Supreme Court Appears Divided on Copyright Case Affecting Libraries and Publishers

The U.S. Supreme Court heard oral arguments on Monday morning in a key copyright-infringement case, with justices asking pointed questions about the resale and reuse of protected works. Many of the questions homed in on possible consequences for individual buyers as well as libraries and other institutions, but did not suggest which way the court was leaning.

The outcome of the lawsuit, Kirtsaeng v. John Wiley & Sons (No. 11-697), has significant implications for publishers, academic libraries, and almost anyone who resells, lends, or displays copyrighted material made and bought outside the United States. The case centers on a dispute over textbooks produced by Wiley for foreign markets but imported to the United States and resold without the publisher’s permission.
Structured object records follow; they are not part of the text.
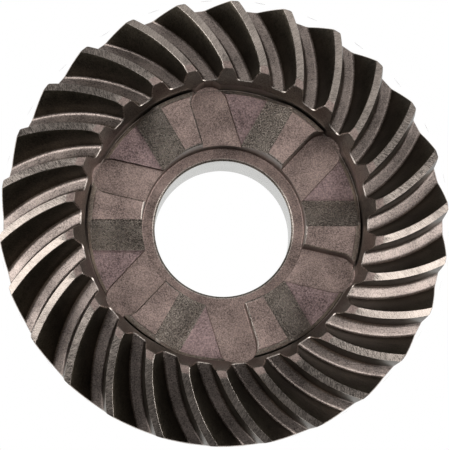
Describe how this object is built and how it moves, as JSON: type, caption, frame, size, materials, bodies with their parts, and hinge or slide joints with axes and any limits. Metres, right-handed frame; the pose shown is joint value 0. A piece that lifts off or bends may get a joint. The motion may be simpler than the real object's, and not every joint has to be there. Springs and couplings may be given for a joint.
{
  "type": "spiral bevel gear with clutch dogs",
  "caption": "Dark steel spiral bevel gear with a plain bore and face dogs for a sliding clutch inside its ring of teeth.",
  "frame": {"origin": "on the gear's axis, in the back face of the hub", "axes": "+Z along the axis, from the hub towards the teeth and the dogs; the first ramp's top edge runs along +X"},
  "size_m": [0.1094, 0.1096, 0.038],
  "materials": {
    "phosphated_steel": "machined and ground steel with a thin dark brown phosphate coat; rough as-forged patches beside the dogs"
  },
  "bodies": {
    "root": {"spiral_bevel_gear": "phosphated_steel"}
  },
  "joints": []
}
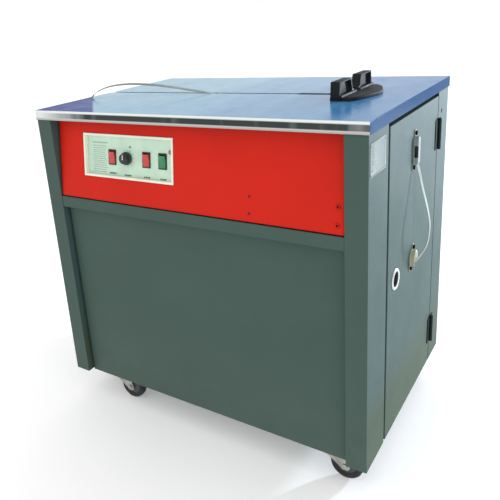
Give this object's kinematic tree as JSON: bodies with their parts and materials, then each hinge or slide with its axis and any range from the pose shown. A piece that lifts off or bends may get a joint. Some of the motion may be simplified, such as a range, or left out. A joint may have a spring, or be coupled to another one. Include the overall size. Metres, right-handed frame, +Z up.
{
  "type": "semi automatic strapping machine",
  "caption": "Floor-standing strapping machine: slotted stainless table on a steel cabinet with swivel casters, control fascia, side door, strapping head and strap reel.",
  "frame": {"origin": "middle of the whole footprint, strap loop and lid hinges included, on the floor", "axes": "+X along the strap slot towards the door side, +Y from the control side to the back, +Z up"},
  "size_m": [0.885, 0.581, 0.865],
  "materials": {
    "painted_steel": "satin grey-green powder coat",
    "red_steel": "satin red powder coat",
    "table_steel": "stainless sheet under a blue protective film",
    "black_plastic": "moulded black plastic",
    "cream_plastic": "moulded cream plastic",
    "silver_plastic": "moulded pale plastic",
    "panel_face": "pale control face",
    "zinc_steel": "bright zinc plate",
    "machine_steel": "machined steel",
    "chrome": "bright chrome",
    "switch_red": "translucent red rocker",
    "switch_green": "translucent green rocker",
    "cast_alloy": "die cast",
    "motor_grey": "grey enamel",
    "copper_core": "varnished core and windings",
    "circuit": "circuit board",
    "strap_plastic": "embossed polypropylene strap",
    "reel_plastic": "moulded black plastic",
    "belt_rubber": "rubber V-belt",
    "cord_rubber": "black rubber cord",
    "wheel_rubber": "black rubber tyre on a black hub",
    "brass_blade": "bare brass",
    "ferrite": "magnet in a plastic case",
    "name_alloy": "blank brushed plate"
  },
  "bodies": {
    "root": {"main_frame": "painted_steel", "base_plate": "painted_steel", "front_table": "table_steel", "lid_hinge_base_leaves": "zinc_steel", "control_fascia": "red_steel", "control_bezel": "cream_plastic", "control_face_plate": "panel_face", "switch_housings": "black_plastic", "timer_potentiometer": "machine_steel", "lower_front_panel": "painted_steel", "left_side_panel": "painted_steel", "rear_panel": "painted_steel", "door_hinge_post_leaves": "painted_steel", "door_magnet": "ferrite", "nameplate": "name_alloy", "strap_tail": "strap_plastic", "head_frame": "machine_steel", "gearbox": "cast_alloy", "drive_motor": "motor_grey", "drive_belt": "belt_rubber", "feed_motor": "motor_grey", "reel_bracket": "machine_steel", "transformer": "copper_core", "control_board": "circuit", "power_cord": "cord_rubber", "caster_plates": "zinc_steel"},
    "rear_lid": {"rear_table": "table_steel", "strap_guide_block": "black_plastic", "lid_hinge_flap_leaves": "zinc_steel"},
    "door": {"side_door": "painted_steel", "door_hinge_door_leaves": "painted_steel", "door_pull_ring": "chrome", "upper_strap_eyelet": "silver_plastic", "lower_strap_scoop": "cream_plastic", "door_guide_screws": "machine_steel", "strap_loop": "strap_plastic"},
    "power_switch": {"power_rocker": "switch_red"},
    "feed_switch": {"feed_rocker": "switch_red"},
    "reset_switch": {"reset_rocker": "switch_green"},
    "timer": {"timer_knob": "black_plastic"},
    "reel": {"reel_drum": "reel_plastic", "strap_coil": "strap_plastic"},
    "drive_pulley": {"gearbox_pulley": "cast_alloy"},
    "motor_rotor": {"motor_pulley": "cast_alloy"},
    "cams": {"camshaft": "machine_steel"},
    "left_gripper": {"left_gripper": "machine_steel"},
    "right_gripper": {"right_gripper": "machine_steel"},
    "press": {"press_head": "machine_steel"},
    "anvil": {"slide_anvil": "machine_steel"},
    "heater": {"heater_blade": "brass_blade"},
    "feed_drive": {"feed_roller": "machine_steel"},
    "feed_idler": {"pressure_roller": "machine_steel"},
    "swivel_front_left": {"caster_fork_front_left": "zinc_steel"},
    "wheel_front_left": {"caster_wheel_front_left": "wheel_rubber"},
    "swivel_front_right": {"caster_fork_front_right": "zinc_steel"},
    "wheel_front_right": {"caster_wheel_front_right": "wheel_rubber"},
    "swivel_rear_left": {"caster_fork_rear_left": "zinc_steel"},
    "wheel_rear_left": {"caster_wheel_rear_left": "wheel_rubber"},
    "swivel_rear_right": {"caster_fork_rear_right": "zinc_steel"},
    "wheel_rear_right": {"caster_wheel_rear_right": "wheel_rubber"}
  },
  "joints": [
    {"name": "lid_hinge", "type": "hinge", "parent": "root", "child": "rear_lid", "pos_m": [-0.0175, 0.2865, 0.796], "axis": [-1, 0, 0], "range_deg": [0, 100]},
    {"name": "door_hinge", "type": "hinge", "parent": "root", "child": "door", "pos_m": [0.4095, 0.192, 0.436], "axis": [0, 0, 1], "range_deg": [0, 110]},
    {"name": "power_press", "type": "hinge", "parent": "root", "child": "power_switch", "pos_m": [-0.224, -0.25943, 0.71214], "axis": [-1, 0, 0], "range_deg": [0, 16]},
    {"name": "feed_press", "type": "hinge", "parent": "root", "child": "feed_switch", "pos_m": [-0.1195, -0.25943, 0.71214], "axis": [-1, 0, 0], "range_deg": [0, 16]},
    {"name": "reset_press", "type": "hinge", "parent": "root", "child": "reset_switch", "pos_m": [-0.0725, -0.25943, 0.71214], "axis": [-1, 0, 0], "range_deg": [0, 16]},
    {"name": "timer_turn", "type": "hinge", "parent": "root", "child": "timer", "pos_m": [-0.1775, -0.27034, 0.71357], "axis": [0, -0.9914, 0.1305], "range_deg": [-150, 150]},
    {"name": "reel_spin", "type": "hinge", "parent": "root", "child": "reel", "pos_m": [0.2575, -0.003, 0.29], "axis": [1, 0, 0], "continuous": true},
    {"name": "gearbox_pulley_spin", "type": "hinge", "parent": "root", "child": "drive_pulley", "pos_m": [-0.1125, -0.003, 0.65], "axis": [1, 0, 0], "continuous": true},
    {"name": "motor_spin", "type": "hinge", "parent": "root", "child": "motor_rotor", "pos_m": [-0.1125, -0.003, 0.45], "axis": [1, 0, 0], "continuous": true},
    {"name": "camshaft_spin", "type": "hinge", "parent": "root", "child": "cams", "pos_m": [0.1575, -0.003, 0.65], "axis": [1, 0, 0], "continuous": true},
    {"name": "feed_roller_spin", "type": "hinge", "parent": "root", "child": "feed_drive", "pos_m": [0.2975, -0.003, 0.7], "axis": [0, 1, 0], "continuous": true},
    {"name": "pressure_roller_spin", "type": "hinge", "parent": "root", "child": "feed_idler", "pos_m": [0.2975, -0.003, 0.741], "axis": [0, 1, 0], "continuous": true},
    {"name": "left_gripper_rise", "type": "slide", "parent": "root", "child": "left_gripper", "axis": [0, 0, 1], "range_m": [0, 0.004]},
    {"name": "right_gripper_rise", "type": "slide", "parent": "root", "child": "right_gripper", "axis": [0, 0, 1], "range_m": [0, 0.004]},
    {"name": "press_rise", "type": "slide", "parent": "root", "child": "press", "axis": [0, 0, 1], "range_m": [0, 0.004]},
    {"name": "anvil_retract", "type": "slide", "parent": "root", "child": "anvil", "axis": [0, 1, 0], "range_m": [0, 0.025]},
    {"name": "heater_swing", "type": "hinge", "parent": "root", "child": "heater", "pos_m": [0.1325, 0.059, 0.8], "axis": [0, 0, 1], "range_deg": [0, 20]},
    {"name": "front_left_swivel", "type": "hinge", "parent": "root", "child": "swivel_front_left", "pos_m": [-0.3235, -0.2255, 0.076], "axis": [0, 0, 1], "continuous": true},
    {"name": "front_left_wheel_spin", "type": "hinge", "parent": "swivel_front_left", "child": "wheel_front_left", "pos_m": [-0.2855, -0.2255, 0.0375], "axis": [0, 1, 0], "continuous": true},
    {"name": "front_right_swivel", "type": "hinge", "parent": "root", "child": "swivel_front_right", "pos_m": [0.3025, -0.2255, 0.076], "axis": [0, 0, 1], "continuous": true},
    {"name": "front_right_wheel_spin", "type": "hinge", "parent": "swivel_front_right", "child": "wheel_front_right", "pos_m": [0.3405, -0.2255, 0.0375], "axis": [0, 1, 0], "continuous": true},
    {"name": "rear_left_swivel", "type": "hinge", "parent": "root", "child": "swivel_rear_left", "pos_m": [-0.3235, 0.2195, 0.076], "axis": [0, 0, 1], "continuous": true},
    {"name": "rear_left_wheel_spin", "type": "hinge", "parent": "swivel_rear_left", "child": "wheel_rear_left", "pos_m": [-0.2855, 0.2195, 0.0375], "axis": [0, 1, 0], "continuous": true},
    {"name": "rear_right_swivel", "type": "hinge", "parent": "root", "child": "swivel_rear_right", "pos_m": [0.3025, 0.2195, 0.076], "axis": [0, 0, 1], "continuous": true},
    {"name": "rear_right_wheel_spin", "type": "hinge", "parent": "swivel_rear_right", "child": "wheel_rear_right", "pos_m": [0.3405, 0.2195, 0.0375], "axis": [0, 1, 0], "continuous": true}
  ],
  "couplings": [
    {"joint": "motor_spin", "follows": "gearbox_pulley_spin", "ratio": 1.9434},
    {"joint": "pressure_roller_spin", "follows": "feed_roller_spin", "ratio": -1.2222}
  ]
}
Supap Kirtsaeng, a Thai national, came to study at Cornell University in 1997. As a student there and at the University of California, Mr. Kirtsaeng had family members and friends at home buy and send him textbooks, which he turned around and resold here. Wiley sued him in 2008 for copyright infringement. In his defense, Mr. Kirtsaeng invoked the first-sale doctrine. That pillar of U.S. copyright law holds that someone who buys a copyrighted work has the right to use or resell it without asking for permission. (Used bookstores operate on this principle, for instance.)

As Hurricane Sandy bore down on this city—whipping up wind and rain outside the court, one of the few parts of the federal government that was open—the justices heard arguments from both sides about whether the first-sale doctrine applies to foreign-made books and other works controlled by U.S. rights holders. The lawyers debated interpretations of Section 109 of the 1976 Copyright Act, which says the first-sale doctrine applies to copyrighted goods “lawfully made under this title.”

» via The Chronicle of Higher Education (Subscription may be required for some content)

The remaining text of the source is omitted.